** start DATA PROVIDED **

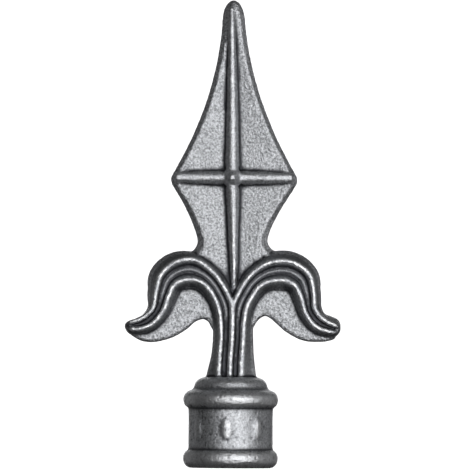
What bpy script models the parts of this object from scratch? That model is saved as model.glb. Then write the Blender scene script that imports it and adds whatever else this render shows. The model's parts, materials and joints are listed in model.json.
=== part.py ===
"""Fence spear finial: a grey-iron casting with a spear blade, two scrolled arms and a turned socket.

The finial stands on its socket's rim, with +Z up. Its front faces -Y, and the mould's parting
plane is Y = 0, so that the back repeats the front. Sizes are in millimetres and are turned to
metres as each mesh is made. Angles are in degrees.
"""

import math

import bmesh
import bpy
import numpy as np
from mathutils import Matrix

MM = 0.001

# Overall height, from the socket's rim to the point
HEIGHT = 150.0

# Socket that drops over the top of a round fence bar
BAR_DIAMETER = 20.0
BAR_CLEARANCE = 0.5
SOCKET_WALL = 3.3
SOCKET_DEPTH = 23.0
MOUTH_CHAMFER = 0.5
SOCKET_SIDES = 48
BORE_SIDES = 40

# Beads round the socket's rim and top, and the collar and shoulder above
BEAD_PROUD = 1.65
BODY_WAIST = 0.1
RIM_BEAD_HEIGHT = 5.7
RIM_ROUNDING_WIDTH = 2.8
RIM_ROUNDING_HEIGHT = 3.0
TOP_BEAD_LOWER_HEIGHT = 2.5
TOP_BEAD_UPPER_HEIGHT = 3.1
TOP_BEAD_ABOVE_BORE = 2.0
COLLAR_STEP = 3.1
COLLAR_DRAFT = 0.4
COLLAR_HEIGHT = 1.0
SHOULDER_WIDTH = 3.7
SHOULDER_HEIGHT = 3.1
SHOULDER_CROWN = 0.1
UPPER_ARC_ANGLE = 80
SMALL_ARC_STEPS = 4

# Raised upright ovals round the socket, clear of the parting line, with angles from the front
OVALS_PER_FACE = 3
OVAL_STEP_ANGLE = 45.5
OVAL_MIDDLE_ANGLE = -5.6
OVAL_WIDTH = 4.3
OVAL_HEIGHT = 8.3
OVAL_PROUD = 0.6
OVAL_SEGMENTS = 12
OVAL_RING_COUNT = 8

# Arms: two ridges with a low one between, from the stem up over the arch to the flicked tip
ARM_REACH = 34.8
ARM_RISE = 35.0
ARM_TIP_ROUNDING = 3.0
RIDGE_DEPTH = 5.0
RIDGE_WIDTH = 0.7
RIDGE_HALF_GAP = 2.0
VALLEY_DEPTH = 3.6
MIDDLE_DEPTH = 4.1
INNER_WALL_WIDTH = 2.5
OUTER_WALL_WIDTH = 2.0
OUTER_LAND = 1.0
STEM_SINK = 3.0

# The right arm's centre line, as shares: of the reach, of the rise, of the ridges' half gap,
# of the inner wall's width, of the outer wall's width
ARM_LINE = (
    (0.0505, 0.00, 0.875, 1.84, 1.05),
    (0.0505, 0.18, 0.875, 1.33, 1.05),
    (0.0505, 0.35, 0.880, 1.15, 1.05),
    (0.054, 0.53, 0.950, 1.04, 1.05),
    (0.069, 0.65, 1.075, 1.04, 1.05),
    (0.112, 0.75, 1.050, 1.04, 1.05),
    (0.235, 0.92, 1.175, 1.20, 1.10),
    (0.397, 1.00, 1.500, 1.44, 1.15),
    (0.524, 0.99, 1.525, 1.44, 1.10),
    (0.621, 0.91, 1.425, 1.28, 1.00),
    (0.672, 0.77, 1.075, 1.20, 0.90),
    (0.711, 0.60, 0.800, 1.12, 0.80),
    (0.795, 0.51, 0.800, 0.92, 0.70),
    (0.860, 0.485, 0.700, 0.84, 0.70),
    (0.912, 0.48, 0.600, 0.76, 0.65),
)
ARM_STEPS = 3
ARM_END_STEPS = 5

# Shares in an arm's section and at its tip
VALLEY_SHARE = 0.55
TIP_WIDTH_SHARE = 0.2
TIP_DEPTH_SHARE = 0.4

# Web inside each arm's hook, from this row of the arm's line on
WEB_DEPTH = 2.2
WEB_BEVEL = 0.7
WEB_FIRST_ROW = 4

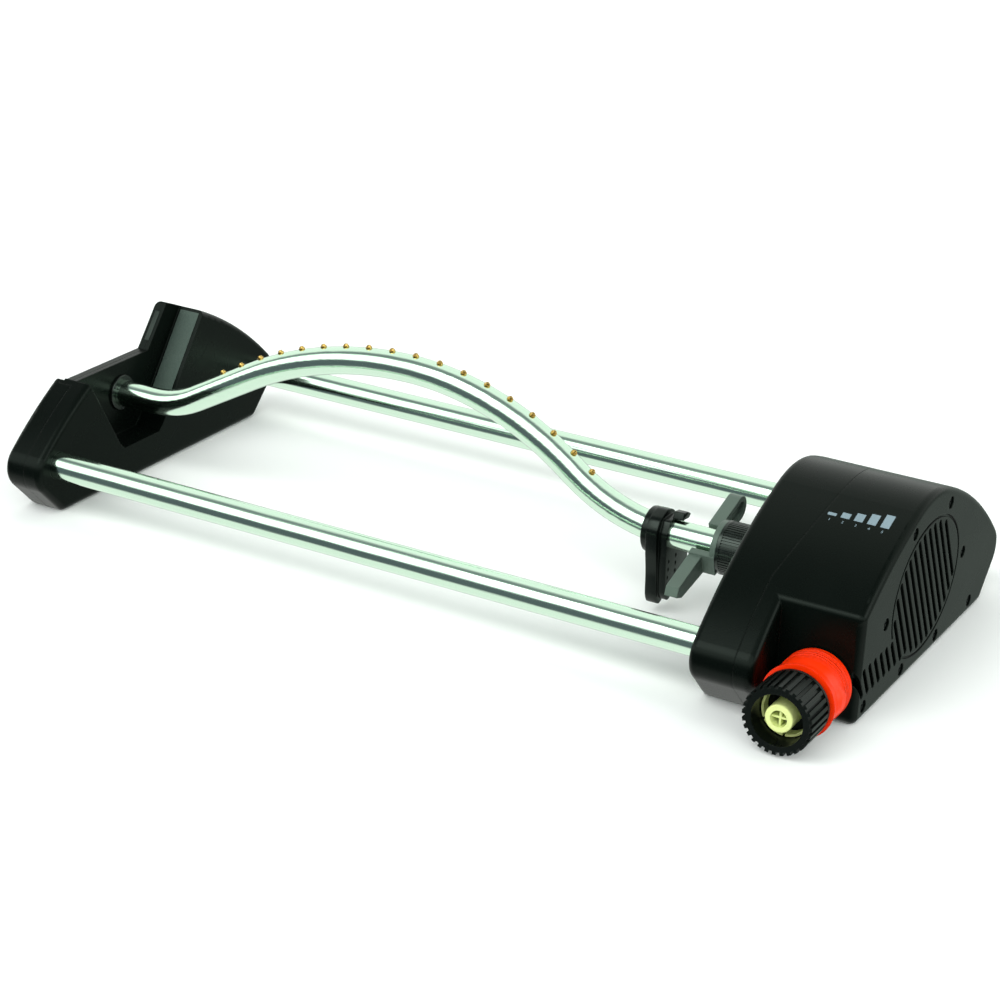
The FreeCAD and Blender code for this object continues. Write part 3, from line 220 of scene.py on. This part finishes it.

** end DATA PROVIDED **

WHAT THE TASK REQUIRES:
Please repeat all the records above exactly as they appear.

THE OUTPUT:
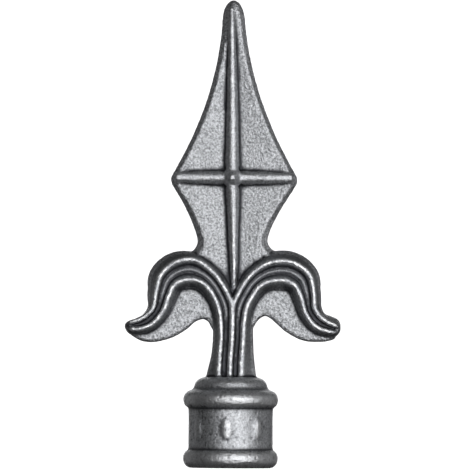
What bpy script models the parts of this object from scratch? That model is saved as model.glb. Then write the Blender scene script that imports it and adds whatever else this render shows. The model's parts, materials and joints are listed in model.json.
=== part.py ===
"""Fence spear finial: a grey-iron casting with a spear blade, two scrolled arms and a turned socket.

The finial stands on its socket's rim, with +Z up. Its front faces -Y, and the mould's parting
plane is Y = 0, so that the back repeats the front. Sizes are in millimetres and are turned to
metres as each mesh is made. Angles are in degrees.
"""

import math

import bmesh
import bpy
import numpy as np
from mathutils import Matrix

MM = 0.001

# Overall height, from the socket's rim to the point
HEIGHT = 150.0

# Socket that drops over the top of a round fence bar
BAR_DIAMETER = 20.0
BAR_CLEARANCE = 0.5
SOCKET_WALL = 3.3
SOCKET_DEPTH = 23.0
MOUTH_CHAMFER = 0.5
SOCKET_SIDES = 48
BORE_SIDES = 40

# Beads round the socket's rim and top, and the collar and shoulder above
BEAD_PROUD = 1.65
BODY_WAIST = 0.1
RIM_BEAD_HEIGHT = 5.7
RIM_ROUNDING_WIDTH = 2.8
RIM_ROUNDING_HEIGHT = 3.0
TOP_BEAD_LOWER_HEIGHT = 2.5
TOP_BEAD_UPPER_HEIGHT = 3.1
TOP_BEAD_ABOVE_BORE = 2.0
COLLAR_STEP = 3.1
COLLAR_DRAFT = 0.4
COLLAR_HEIGHT = 1.0
SHOULDER_WIDTH = 3.7
SHOULDER_HEIGHT = 3.1
SHOULDER_CROWN = 0.1
UPPER_ARC_ANGLE = 80
SMALL_ARC_STEPS = 4

# Raised upright ovals round the socket, clear of the parting line, with angles from the front
OVALS_PER_FACE = 3
OVAL_STEP_ANGLE = 45.5
OVAL_MIDDLE_ANGLE = -5.6
OVAL_WIDTH = 4.3
OVAL_HEIGHT = 8.3
OVAL_PROUD = 0.6
OVAL_SEGMENTS = 12
OVAL_RING_COUNT = 8

# Arms: two ridges with a low one between, from the stem up over the arch to the flicked tip
ARM_REACH = 34.8
ARM_RISE = 35.0
ARM_TIP_ROUNDING = 3.0
RIDGE_DEPTH = 5.0
RIDGE_WIDTH = 0.7
RIDGE_HALF_GAP = 2.0
VALLEY_DEPTH = 3.6
MIDDLE_DEPTH = 4.1
INNER_WALL_WIDTH = 2.5
OUTER_WALL_WIDTH = 2.0
OUTER_LAND = 1.0
STEM_SINK = 3.0

# The right arm's centre line, as shares: of the reach, of the rise, of the ridges' half gap,
# of the inner wall's width, of the outer wall's width
ARM_LINE = (
    (0.0505, 0.00, 0.875, 1.84, 1.05),
    (0.0505, 0.18, 0.875, 1.33, 1.05),
    (0.0505, 0.35, 0.880, 1.15, 1.05),
    (0.054, 0.53, 0.950, 1.04, 1.05),
    (0.069, 0.65, 1.075, 1.04, 1.05),
    (0.112, 0.75, 1.050, 1.04, 1.05),
    (0.235, 0.92, 1.175, 1.20, 1.10),
    (0.397, 1.00, 1.500, 1.44, 1.15),
    (0.524, 0.99, 1.525, 1.44, 1.10),
    (0.621, 0.91, 1.425, 1.28, 1.00),
    (0.672, 0.77, 1.075, 1.20, 0.90),
    (0.711, 0.60, 0.800, 1.12, 0.80),
    (0.795, 0.51, 0.800, 0.92, 0.70),
    (0.860, 0.485, 0.700, 0.84, 0.70),
    (0.912, 0.48, 0.600, 0.76, 0.65),
)
ARM_STEPS = 3
ARM_END_STEPS = 5

# Shares in an arm's section and at its tip
VALLEY_SHARE = 0.55
TIP_WIDTH_SHARE = 0.2
TIP_DEPTH_SHARE = 0.4

# Web inside each arm's hook, from this row of the arm's line on
WEB_DEPTH = 2.2
WEB_BEVEL = 0.7
WEB_FIRST_ROW = 4

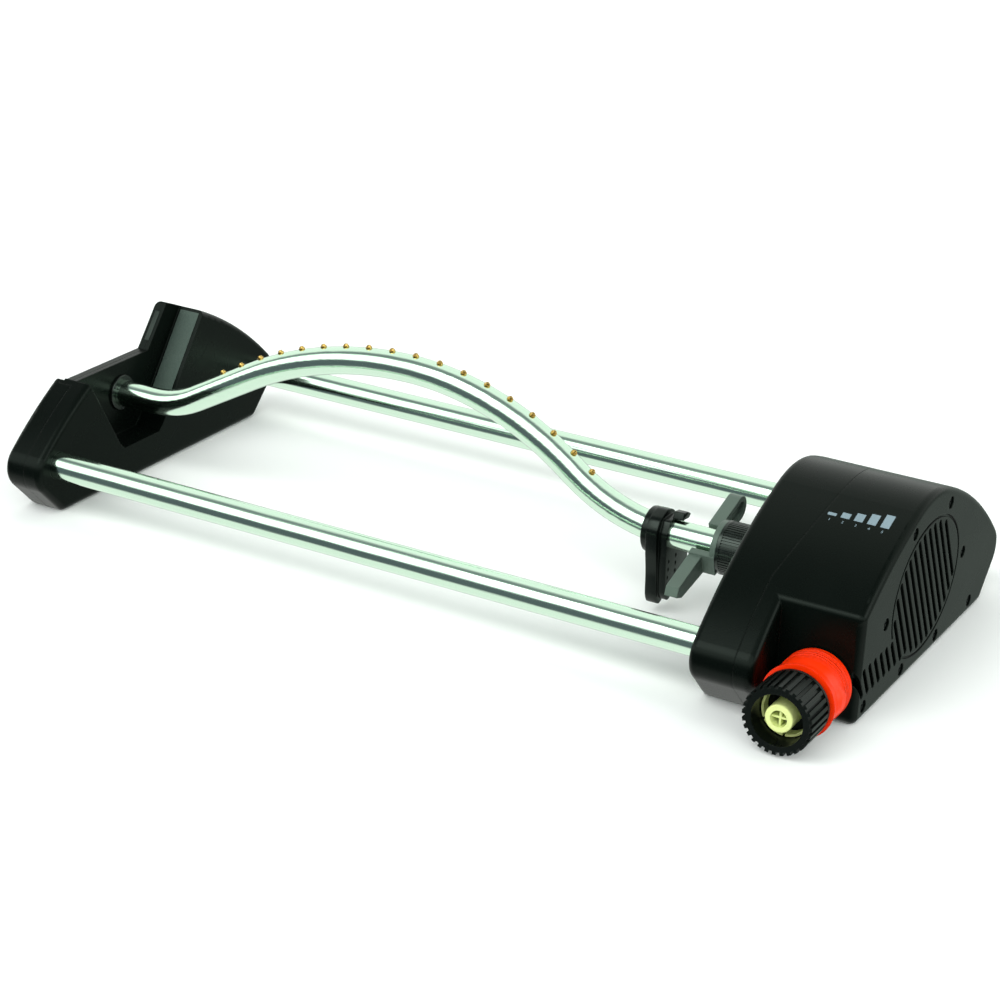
The FreeCAD and Blender code for this object continues. Write part 3, from line 220 of scene.py on. This part finishes it.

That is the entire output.